For that reason, when considering potential postseason matchups, the Georgia offense would likely present the biggest challenge for Kirby Smart's defense. Even with two of its top receivers -- Marlon Brown and Michael Bennett -- out for the remainder of the season, the Bulldogs are better equipped to exploit the Alabama pass defense than, say, Notre Dame.
*Watching Kansas State stumble against carefree Baylor Saturday night reaffirmed the notion that the burden that comes with being ranked No. 1 isn't for everyone. In giving up a half hundred to the Bears in Waco, the Wildcats looked like a team that wanted no part of the pressure that comes with top billing.
*It's still early, but I didn't expect Anthony Grant's basketball team to rank third in the SEC in three-point field goal percentage through four games. At 41 percent, though, that's exactly where the Crimson Tide sits.

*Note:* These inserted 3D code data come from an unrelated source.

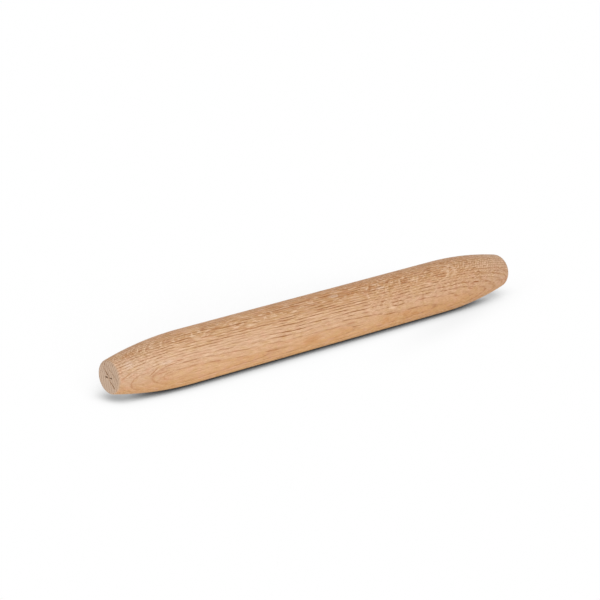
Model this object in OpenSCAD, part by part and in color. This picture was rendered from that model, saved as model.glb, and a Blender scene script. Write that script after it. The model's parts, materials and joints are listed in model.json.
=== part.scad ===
// A french rolling pin: one piece of oak, turned between the two centres of a lathe.
// It lies along X on the plane z = 0, with its middle over the origin.
// The end that the lathe drove faces -X and keeps the mark of the drive spur.

/* [Pin] */
// Overall length
pin_l = 480; // [440:1:520]
// Diameter of the straight barrel
barrel_d = 50; // [44:0.5:60]
// Length of the straight barrel, between the two tapers
barrel_l = 310; // [220:1:360]
// Diameter that a taper has come down to at the end, before its edge is rounded
end_d = 30; // [26:0.5:38]

/* [Edges] */
// Radius of the rounded edge at the driven end
drive_edge_r = 2.5; // [1:0.1:5]
// Radius of the rounded edge at the tail end
tail_edge_r = 6.5; // [1:0.1:8]

/* [Lathe marks] */
// Width across the two slits that the drive spur left
spur_w = 9.8; // [8:0.1:14]
// Whole wood between the two slits
spur_gap = 2.4; // [1:0.1:4]
// Width of a slit where it meets the face
slit_w = 1.1; // [0.6:0.1:2]
// Depth of a slit
slit_depth = 2; // [1:0.1:4]
// Diameter of the tail centre's dimple where it meets the face
dimple_d = 4; // [2:0.1:7]
// Depth of the dimple
dimple_depth = 2; // [1:0.1:4]

/* [Hidden] */

half_l = pin_l / 2;
barrel_r = barrel_d / 2;

// Each taper follows one arc that leaves the barrel without a corner
taper_l = (pin_l - barrel_l) / 2;
taper_drop = (barrel_d - end_d) / 2;
taper_r = (taper_l * taper_l + taper_drop * taper_drop) / (2 * taper_drop);
taper_centre = [barrel_r - taper_r, barrel_l / 2];

slit_l = (spur_w - spur_gap) / 2;

// How far each cutting shape stands out of the face that it cuts
cut_over = 1;

// Where the turned surface begins and ends, in degrees round from the underside towards +Y.
// Its seam then stays off the line that the pin lies on.
seam_turn = 45;

oak = [0.86, 0.69, 0.52];
taper_fn = 960;
edge_fn = 96;
turn_fn = 144;
dimple_fn = 48;

// The outline from the barrel's edge to an end, with the radius across and the length upward.
// The round touches the taper's arc from inside and the end face from below.
module end_outline(edge_r) {
    edge_y = half_l - edge_r;
    edge_rise = edge_y - taper_centre.y;
    edge_x = taper_centre.x + sqrt(pow(taper_r - edge_r, 2) - pow(edge_rise, 2));
    lean = atan2(edge_rise, edge_x - taper_centre.x);
    past_touch = [edge_x + 2 * edge_r * cos(lean), edge_y + 2 * edge_r * sin(lean)];

    intersection() {
        translate(taper_centre) circle(r = taper_r, $fn = taper_fn);
        polygon([
            [0, barrel_l / 2],
            [barrel_d, barrel_l / 2],
            [barrel_d, past_touch.y],
            past_touch,
            [edge_x, edge_y],
            [edge_x, half_l],
            [0, half_l]
        ]);
    }
    intersection() {
        translate([edge_x, edge_y]) circle(r = edge_r, $fn = edge_fn);
        polygon([
            [edge_x, edge_y],
            past_touch,
            [past_touch.x, half_l + edge_r],
            [edge_x, half_l + edge_r]
        ]);
    }
}

module outline() {
    translate([0, -barrel_l / 2]) square([barrel_r, barrel_l]);
    end_outline(tail_edge_r);
    mirror([0, 1]) end_outline(drive_edge_r);
}

// One slit of the spur's mark: a wedge with its edge inside the wood
module slit_cut() {
    mouth = slit_w / 2 * (slit_depth + cut_over) / slit_depth;
    rotate([90, 0, 0])
        linear_extrude(height = slit_l, center = true)
            polygon([[-cut_over, -mouth], [slit_depth, 0], [-cut_over, mouth]]);
}

module spur_mark() {
    for (side = [-1, 1])
        translate([-half_l, side * (spur_gap + slit_l) / 2, 0]) slit_cut();
}

module dimple_cut() {
    mouth_d = dimple_d * (dimple_depth + cut_over) / dimple_depth;
    translate([half_l - dimple_depth, 0, 0])
        rotate([0, 90, 0])
            cylinder(h = dimple_depth + cut_over, d1 = 0, d2 = mouth_d, $fn = dimple_fn);
}

module pin() {
    color(oak)
        translate([0, 0, barrel_r])
            difference() {
                rotate([0, 90, 0]) rotate([0, 0, seam_turn]) rotate_extrude($fn = turn_fn) outline();
                spur_mark();
                dimple_cut();
            }
}

pin();
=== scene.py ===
import json
import math

import bmesh
import bpy
from mathutils import Matrix, Vector, noise


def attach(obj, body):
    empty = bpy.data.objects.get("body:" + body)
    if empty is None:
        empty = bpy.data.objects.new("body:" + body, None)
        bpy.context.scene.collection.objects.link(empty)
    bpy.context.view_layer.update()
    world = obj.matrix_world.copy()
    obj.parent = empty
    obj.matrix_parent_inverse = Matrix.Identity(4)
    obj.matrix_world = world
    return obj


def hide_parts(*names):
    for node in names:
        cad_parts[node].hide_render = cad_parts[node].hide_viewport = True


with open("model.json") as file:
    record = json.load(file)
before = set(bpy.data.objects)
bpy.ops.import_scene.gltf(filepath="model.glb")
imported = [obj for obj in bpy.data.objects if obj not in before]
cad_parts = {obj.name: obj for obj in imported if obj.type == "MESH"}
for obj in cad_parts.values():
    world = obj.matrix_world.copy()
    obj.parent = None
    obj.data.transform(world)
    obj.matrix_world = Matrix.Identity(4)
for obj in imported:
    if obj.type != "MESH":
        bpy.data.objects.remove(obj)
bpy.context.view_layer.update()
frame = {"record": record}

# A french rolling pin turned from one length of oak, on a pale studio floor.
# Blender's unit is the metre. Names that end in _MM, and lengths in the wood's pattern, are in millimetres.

MM = 0.001

# The pin's main sizes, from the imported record
MOUNTS = {mount["name"]: mount for mount in frame["record"]["mounts"]}
BARREL_R_MM = MOUNTS["barrel"]["dims"]["r_mm"]
BARREL_L_MM = MOUNTS["barrel"]["dims"]["length_mm"]
HALF_L_MM = MOUNTS["tail_end"]["pos_m"][0] / MM
AXIS_Z_MM = MOUNTS["barrel"]["pos_m"][2] / MM

# The shape of the ends
END_R_MM = 15
DRIVE_EDGE_R_MM = 2.5
TAIL_EDGE_R_MM = 6.5
DIMPLE_R_MM = 2
DIMPLE_DEPTH_MM = 2

# How finely the turned surface is divided
SEGMENTS = 384
BARREL_RINGS = 20
TAPER_RINGS = 26
EDGE_RINGS = 11
FACE_STEP_MM = 0.18
TAIL_FACE_STEP_MM = 0.7

# The marks in the driven end's face. Places are (toward -Y, up) from the face's middle.
# The drive spur pressed in two slits: from, to, height, half width and depth of each
SPUR_SLITS = (
    (-4.9, -1.0, -0.45, 0.72, 2.0),
    (1.2, 4.9, -0.15, 0.5, 1.1),
)
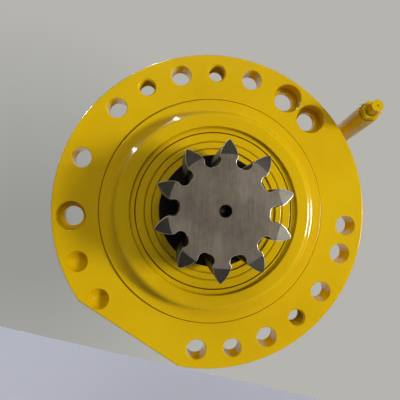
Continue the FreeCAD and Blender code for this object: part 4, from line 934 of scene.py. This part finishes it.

UA shot 29 percent from 3 a season ago.
*As good as Marquis Maze was as a punt returner, I thought that was one area where Alabama might actually improve in 2012. It hasn't happened, although UA's 10.3 yard average so far this season isn't that far off last year's average of 12.3.
The biggest problem has been ball security as both Cyrus Jones and Christion Jones have put the ball on the ground in recent weeks. Injuries to Dee Hart (knee) and Chris Black (shoulder) took out a couple of options at the spot, so it may be the Joneses or bust at this point.
*After a record-setting run at Yulee (Fla.) High School that will see him amass more than 1,300 carries, Alabama commitment Derrick Henry might need a grayshirt followed up by a redshirt to recover. Even Vince Dooley thinks high school football's all-time leading rusher has been overworked.